Pork is an excellent roasting joint with an unfair reputation for being difficult to cook. Dry roast pork is normally overcooked, and joints with fat that has not turned into crackling are cooked at too low a temperature. Choose a good-quality joint from a butchers or an organic joint for the best flavour. Pork does not need to be basted during cooking as it has enough fat to keep it moist.
- Skill level:
- Moderately Easy
Things you need
- Joint of pork
- Roasting dish
Choose a joint of pork with a good covering of fat and rind that is free of hair. Loin, shoulder or joint of pork belly are good choices, and a whole leg roasts well if you have the space. Allow 8oz (225g) per person. The meat should be moist and pink with no blood pooled around it.
Preheat your oven well in advance. It must be at a minimum temperature of 220C (425F) when the meat is put in to turn the fat into crackling.
Score the rind of your joint with a Stanley knife or sharp kitchen knife but do not go deep enough to cut into the meat. For leg and shoulder joints the score marks should be an inch apart and for belly joints about half an inch apart. You can also ask your butcher to score the joint for you when you buy it. Rub plenty of salt into the cuts and season the underside of the joint with salt and pepper.

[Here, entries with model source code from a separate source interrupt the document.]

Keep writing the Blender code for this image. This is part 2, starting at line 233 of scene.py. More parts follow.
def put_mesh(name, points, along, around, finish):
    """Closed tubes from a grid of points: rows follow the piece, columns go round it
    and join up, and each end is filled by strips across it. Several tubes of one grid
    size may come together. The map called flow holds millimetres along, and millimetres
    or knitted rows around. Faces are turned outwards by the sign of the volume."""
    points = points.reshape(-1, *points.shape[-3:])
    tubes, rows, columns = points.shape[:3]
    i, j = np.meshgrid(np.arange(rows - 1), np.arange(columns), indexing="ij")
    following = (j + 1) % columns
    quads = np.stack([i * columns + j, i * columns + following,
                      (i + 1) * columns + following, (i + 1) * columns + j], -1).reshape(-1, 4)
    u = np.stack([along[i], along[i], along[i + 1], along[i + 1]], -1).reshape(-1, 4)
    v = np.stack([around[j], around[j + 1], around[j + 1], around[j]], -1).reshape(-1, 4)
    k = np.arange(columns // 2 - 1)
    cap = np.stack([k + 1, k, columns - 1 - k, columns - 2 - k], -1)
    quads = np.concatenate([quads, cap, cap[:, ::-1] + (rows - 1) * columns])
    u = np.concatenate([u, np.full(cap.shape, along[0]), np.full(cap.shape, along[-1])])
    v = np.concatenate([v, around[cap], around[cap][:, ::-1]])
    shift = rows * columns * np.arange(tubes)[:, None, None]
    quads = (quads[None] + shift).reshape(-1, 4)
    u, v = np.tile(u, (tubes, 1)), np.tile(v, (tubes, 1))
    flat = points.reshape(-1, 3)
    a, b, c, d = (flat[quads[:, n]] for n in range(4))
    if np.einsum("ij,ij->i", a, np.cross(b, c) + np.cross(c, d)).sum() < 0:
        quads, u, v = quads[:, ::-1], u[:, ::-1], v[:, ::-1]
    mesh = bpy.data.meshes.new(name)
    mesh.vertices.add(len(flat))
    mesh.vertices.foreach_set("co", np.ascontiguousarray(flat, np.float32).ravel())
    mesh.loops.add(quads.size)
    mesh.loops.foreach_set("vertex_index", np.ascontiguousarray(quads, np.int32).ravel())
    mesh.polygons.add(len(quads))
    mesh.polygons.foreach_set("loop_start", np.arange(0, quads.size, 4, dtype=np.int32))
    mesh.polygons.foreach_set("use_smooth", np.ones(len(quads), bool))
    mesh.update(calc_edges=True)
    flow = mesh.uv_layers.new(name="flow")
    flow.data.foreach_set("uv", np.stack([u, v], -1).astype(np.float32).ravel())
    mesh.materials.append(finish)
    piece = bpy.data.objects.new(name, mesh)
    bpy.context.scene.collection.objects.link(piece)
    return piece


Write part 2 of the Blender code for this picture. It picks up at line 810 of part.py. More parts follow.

Place the joint skin side up in a large roasting tray. Roast in the oven on a high shelf for at least half an hour or until the skin has begun to puff up and form into crackling. Turn the heat down to 180C (350F). If you have a meat thermometer the joint is done when the middle of the joint reaches a temperature of 70C (160F). Total cooking time for pork is 25 to 30 minutes per pound (450g), depending on how thick the joint is. Insert a skewer into the thickest part of the joint. If the juices run clear, it is cooked.
Take the joint out of the oven and allow to rest for at least 15 minutes before carving to allow the juices to spread throughout the meat and leave it uniformly moist.
Tips and warnings
- Roast potatoes and vegetables in a separate tray to pork as the steam they generate can stop the crackling from crisping up.
- Use the juices left over in the roasting tray as a base for gravy.